You are talking about a discreet, finite number of judges to serve in a trial chamber and a discreet finite number of judges to serve on an appellate chamber. In a country of 25 million people, can we find a dozen or two judges who are untainted and who are highly competent? Absolutely. There are judges who have retired. There were serving judges in Saddam Hussein's judicial or in Iraq's judicial system, I should say, who nonetheless enjoy high reputations for having been incorruptible.

These individuals coupled with expatriates, coupled with a cadre of highly competent judges who have been operating independently of Saddam Hussein in Iraqi-Kurdistan, there is no question that a sufficient number of judges both for a trial chamber and an appellate chamber can be constituted to try Saddam Hussein and the major perpetrators of crimes against humanity, principally against the people of Iraq.

RAY SUAREZ:

Paul Van Zyl, is what Feisal Istrabadi suggests possible in your view?

PAUL VAN ZYL:

First, it's important to correct Feisal's assertion that the international human rights community has not been concerned about Saddam Hussein's atrocious human rights records. For decades organizations like Amnesty International and Human Rights Watch amongst others have been drawing attention to the world of Saddam Hussein's terrible human rights track record long before it became fashionable or politically expedient to do so, but I think it's important to pause and look at the objective facts.

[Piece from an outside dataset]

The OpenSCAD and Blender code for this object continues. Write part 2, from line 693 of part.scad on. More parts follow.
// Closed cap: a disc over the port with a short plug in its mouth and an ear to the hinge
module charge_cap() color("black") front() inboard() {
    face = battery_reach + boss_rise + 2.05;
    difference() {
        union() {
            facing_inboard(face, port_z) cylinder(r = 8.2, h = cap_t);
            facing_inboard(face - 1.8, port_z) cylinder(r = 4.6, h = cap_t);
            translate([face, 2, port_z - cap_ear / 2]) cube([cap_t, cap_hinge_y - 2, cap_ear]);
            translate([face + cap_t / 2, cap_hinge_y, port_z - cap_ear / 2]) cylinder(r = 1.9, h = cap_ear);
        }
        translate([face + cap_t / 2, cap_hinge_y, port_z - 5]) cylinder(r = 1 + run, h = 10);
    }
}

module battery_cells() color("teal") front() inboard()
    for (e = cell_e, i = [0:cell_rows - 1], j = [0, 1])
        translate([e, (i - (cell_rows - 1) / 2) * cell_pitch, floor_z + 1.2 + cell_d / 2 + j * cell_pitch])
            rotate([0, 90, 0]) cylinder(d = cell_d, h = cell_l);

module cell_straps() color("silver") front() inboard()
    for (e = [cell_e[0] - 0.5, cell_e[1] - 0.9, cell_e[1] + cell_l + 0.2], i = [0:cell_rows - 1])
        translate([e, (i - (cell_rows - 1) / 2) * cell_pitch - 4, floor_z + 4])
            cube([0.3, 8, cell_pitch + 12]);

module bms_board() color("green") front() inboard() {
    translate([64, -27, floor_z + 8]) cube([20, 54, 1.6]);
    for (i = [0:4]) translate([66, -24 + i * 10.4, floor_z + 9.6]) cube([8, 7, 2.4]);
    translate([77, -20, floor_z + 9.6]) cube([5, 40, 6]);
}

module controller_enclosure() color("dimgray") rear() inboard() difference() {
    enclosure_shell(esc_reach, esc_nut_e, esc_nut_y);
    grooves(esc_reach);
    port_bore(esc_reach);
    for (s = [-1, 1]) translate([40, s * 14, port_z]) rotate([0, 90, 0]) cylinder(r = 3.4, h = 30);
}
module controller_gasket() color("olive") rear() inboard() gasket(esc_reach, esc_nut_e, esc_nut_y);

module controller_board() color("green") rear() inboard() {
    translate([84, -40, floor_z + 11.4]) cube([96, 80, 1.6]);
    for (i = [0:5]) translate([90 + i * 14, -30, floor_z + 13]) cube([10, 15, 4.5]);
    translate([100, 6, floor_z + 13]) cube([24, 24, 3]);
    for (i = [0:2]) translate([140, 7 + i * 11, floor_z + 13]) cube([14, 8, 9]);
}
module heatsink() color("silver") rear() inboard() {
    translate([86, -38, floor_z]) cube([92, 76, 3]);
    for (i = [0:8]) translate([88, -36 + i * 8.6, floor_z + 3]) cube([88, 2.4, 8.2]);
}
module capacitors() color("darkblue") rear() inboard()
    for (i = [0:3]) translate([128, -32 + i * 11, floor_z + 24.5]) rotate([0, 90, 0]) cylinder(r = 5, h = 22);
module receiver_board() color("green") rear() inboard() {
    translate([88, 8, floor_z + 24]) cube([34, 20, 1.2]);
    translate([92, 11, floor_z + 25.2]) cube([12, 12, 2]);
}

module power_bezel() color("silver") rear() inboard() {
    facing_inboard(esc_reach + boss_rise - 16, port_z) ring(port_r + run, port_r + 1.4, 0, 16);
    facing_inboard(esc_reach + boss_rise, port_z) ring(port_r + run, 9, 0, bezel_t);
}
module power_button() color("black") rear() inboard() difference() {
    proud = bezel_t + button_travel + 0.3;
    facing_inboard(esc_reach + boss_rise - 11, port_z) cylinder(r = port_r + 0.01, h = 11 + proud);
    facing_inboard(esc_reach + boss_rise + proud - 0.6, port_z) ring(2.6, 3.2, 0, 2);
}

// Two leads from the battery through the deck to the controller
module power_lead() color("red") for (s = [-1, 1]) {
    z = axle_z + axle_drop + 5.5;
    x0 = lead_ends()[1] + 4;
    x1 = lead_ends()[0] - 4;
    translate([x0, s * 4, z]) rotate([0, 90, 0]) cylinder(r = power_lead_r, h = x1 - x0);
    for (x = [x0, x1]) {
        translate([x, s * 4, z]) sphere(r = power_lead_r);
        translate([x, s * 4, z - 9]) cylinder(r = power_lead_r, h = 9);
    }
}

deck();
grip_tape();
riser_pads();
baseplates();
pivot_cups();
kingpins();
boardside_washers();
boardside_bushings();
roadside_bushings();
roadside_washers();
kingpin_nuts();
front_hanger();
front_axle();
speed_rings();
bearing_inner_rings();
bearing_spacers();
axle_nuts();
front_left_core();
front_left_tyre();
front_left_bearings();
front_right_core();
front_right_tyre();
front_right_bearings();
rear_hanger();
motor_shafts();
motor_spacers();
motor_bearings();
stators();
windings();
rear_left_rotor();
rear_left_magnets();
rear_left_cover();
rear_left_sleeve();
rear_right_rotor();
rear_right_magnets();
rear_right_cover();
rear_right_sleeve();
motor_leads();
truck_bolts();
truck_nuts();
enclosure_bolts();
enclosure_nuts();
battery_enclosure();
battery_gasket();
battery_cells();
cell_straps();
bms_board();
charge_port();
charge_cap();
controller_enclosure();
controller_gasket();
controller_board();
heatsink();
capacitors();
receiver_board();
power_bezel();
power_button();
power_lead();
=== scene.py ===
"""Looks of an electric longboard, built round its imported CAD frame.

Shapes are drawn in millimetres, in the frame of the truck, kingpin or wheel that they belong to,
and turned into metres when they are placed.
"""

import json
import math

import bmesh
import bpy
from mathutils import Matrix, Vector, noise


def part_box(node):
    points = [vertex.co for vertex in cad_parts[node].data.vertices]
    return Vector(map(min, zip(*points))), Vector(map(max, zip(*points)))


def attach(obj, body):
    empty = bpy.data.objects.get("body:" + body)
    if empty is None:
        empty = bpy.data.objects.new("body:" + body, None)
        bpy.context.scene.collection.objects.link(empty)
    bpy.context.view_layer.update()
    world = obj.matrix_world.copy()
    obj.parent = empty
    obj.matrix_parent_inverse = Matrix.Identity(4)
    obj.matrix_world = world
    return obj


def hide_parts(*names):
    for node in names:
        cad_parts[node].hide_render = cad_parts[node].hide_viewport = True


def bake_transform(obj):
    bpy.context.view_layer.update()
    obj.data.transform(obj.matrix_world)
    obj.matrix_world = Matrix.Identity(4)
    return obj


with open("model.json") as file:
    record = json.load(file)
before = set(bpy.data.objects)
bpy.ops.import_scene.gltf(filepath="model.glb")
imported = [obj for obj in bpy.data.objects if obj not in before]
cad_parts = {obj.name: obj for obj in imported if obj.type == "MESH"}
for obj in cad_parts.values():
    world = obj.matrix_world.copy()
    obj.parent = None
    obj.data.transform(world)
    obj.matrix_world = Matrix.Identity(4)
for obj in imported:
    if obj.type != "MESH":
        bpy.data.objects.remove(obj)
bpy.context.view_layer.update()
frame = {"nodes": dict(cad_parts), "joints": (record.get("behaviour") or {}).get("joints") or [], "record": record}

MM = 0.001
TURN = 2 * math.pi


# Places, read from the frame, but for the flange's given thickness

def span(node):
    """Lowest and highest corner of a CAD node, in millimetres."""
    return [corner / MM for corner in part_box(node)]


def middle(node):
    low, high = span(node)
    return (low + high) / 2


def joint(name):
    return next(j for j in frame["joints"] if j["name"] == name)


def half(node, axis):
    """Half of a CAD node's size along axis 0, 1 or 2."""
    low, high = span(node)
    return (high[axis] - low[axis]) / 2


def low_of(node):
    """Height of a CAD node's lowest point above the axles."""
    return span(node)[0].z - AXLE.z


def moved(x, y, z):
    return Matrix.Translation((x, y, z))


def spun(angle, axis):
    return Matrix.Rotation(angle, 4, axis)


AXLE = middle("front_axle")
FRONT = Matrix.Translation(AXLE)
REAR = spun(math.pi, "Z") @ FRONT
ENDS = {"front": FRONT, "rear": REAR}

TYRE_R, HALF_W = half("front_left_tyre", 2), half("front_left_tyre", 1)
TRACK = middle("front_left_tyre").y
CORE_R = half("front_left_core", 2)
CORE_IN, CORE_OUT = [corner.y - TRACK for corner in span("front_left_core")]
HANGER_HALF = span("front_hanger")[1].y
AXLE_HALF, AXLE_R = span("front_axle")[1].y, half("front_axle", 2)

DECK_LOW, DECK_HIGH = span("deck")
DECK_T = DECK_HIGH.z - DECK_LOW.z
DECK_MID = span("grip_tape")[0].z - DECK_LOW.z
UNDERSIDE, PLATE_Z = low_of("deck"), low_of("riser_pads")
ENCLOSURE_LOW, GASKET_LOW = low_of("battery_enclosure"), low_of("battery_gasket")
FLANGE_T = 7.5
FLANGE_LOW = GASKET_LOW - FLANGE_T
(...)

Two independent reports which scrupulously looked at the Iraqi judicial system very recently, one conducted by the United Nations and one conducted by the coalition provisional authority itself, concluded that Iraqis' judicial system is chronically dysfunctional and absolutely incapable of handling and prosecuting complex human rights trials of the type that will be needed if Saddam Hussein is to be appropriately prosecuted.

So I just think it's just simply incorrect to try and assert that it is possible using existing Iraqi judges, prosecutors and investigators to handle these cases. We have to internationalize them. We need the United Nations to be the main instrument through which international expertise is recruited and, recall, we're not talking here about cumbersome costly trials such as those which have occurred in the former Yugoslavia or Rwanda.

We're talking about trials which will occur in Baghdad. They will be in Arabic. There will be a high degree of Iraqi ownership and control, but we must infuse the process with international expertise because there's no other way to ensure that the complexity of these trials is properly managed.

RAY SUAREZ:

Professor Orentlicher, you've heard a suggestion of an Iraqi process, an international process. Is there something that does both.

DIANE ORENTLICHER:

There's something in between which is why I think Mr. Van Zyl was getting at. There's the possibility of international assistance for an Iraqi-led process. In fact, I think there's quite broad consensus now that as Mr. Van Zyl indicated, there should be a trial in Iraq for the reasons we just heard. But the Iraqi system has been decimated. I have no doubt that there are as many honorable judges in Iraq. I've met many of them, as necessary to conduct these trials.

I think there are huge questions about whether there are the resources to handle a trial of this magnitude in a way that will be credible. I also think that the expertise necessary to apply this rather complex body of law would be helpful to Iraqis, assistance from the outside would be quite helpful. The question is where is that going to come from because I think it does need to come from somewhere.

The Americans have the resources and great expertise, but I think there's a huge danger for an Iraqi tribunal prosecuting Saddam Hussein to have American — the American imprint all over it. It would be perceived and understandably as being a stage-managed process, a sort of judicial railroad to a predetermined outcome. And I think that should worry Iraqis themselves. So I think it's important to see the responses of the international community not as a condemnation of the Iraqi system but as an offer of assistance.

RAY SUAREZ:

Well, quickly, is there anywhere, where that kind of model, a domestic product with international help has worked in the past?

DIANE ORENTLICHER:

There's a court operating right now in Sierra Leone which is a hybrid, a combination of local judges and international judges applying a blend of local and international law. And, in fact, the statute adopted last week by the Iraqi Governing Council moves in that direction.

It has the possibility for appointing international judges and it applies a combination of international and local law. So I don't think positions are as far apart as public debate may sometimes suggest. The question really is what kind of international involvement is possible. And here I think the question of the death penalty becomes rather important.

The United Nations has assisted several countries in establishing war crimes processes, but it is adamantly opposed to the death penalty. Likewise our allies in Western Europe are very uniformly opposed to capital punishment. Just yesterday I believe the British government indicated that it would not participate in a trial process that could result in capital punishment. So I think the real struggle ahead is going to be over that question.

RAY SUAREZ:

Feisal Istrabadi, I need to keep this response very, very brief. Would a hybrid process satisfy Iraqi public opinion and does it look like the death penalty is going to be a real sticking issue here?

FEISAL ISTRABADI:

The death penalty may be a real sticking issue as the professor pointed out the statute provides for foreign experts to act in an advisory capacity for a domestic tribunal. The problem with the death penalty is that it creates an anomaly that the most severe perpetrators of genocide and torture in Iraq will not be subject to the death penalty but low-ranking officials who may be responsible for one or two deaths only would be subject to the death penalty under the — under Iraqi domestic law. With respect, if I may, to the issue of the studies that were done of the judiciary…

RAY SUAREZ:

Briefly, sir.

FEISAL ISTRABADI:

I can't speak for the United Nations' study, but I can tell you that the team, the American team, that went in to study the Iraqi judicial system for the CPA did not contain one native speaker of the Arabic language. How they were able to assess the Iraqi judicial system and its capabilities without having one person able to converse in the native language of that judicial system is beyond me.

RAY SUAREZ:

This is a debate that I'm sure is to be continued. Guests, thank you all.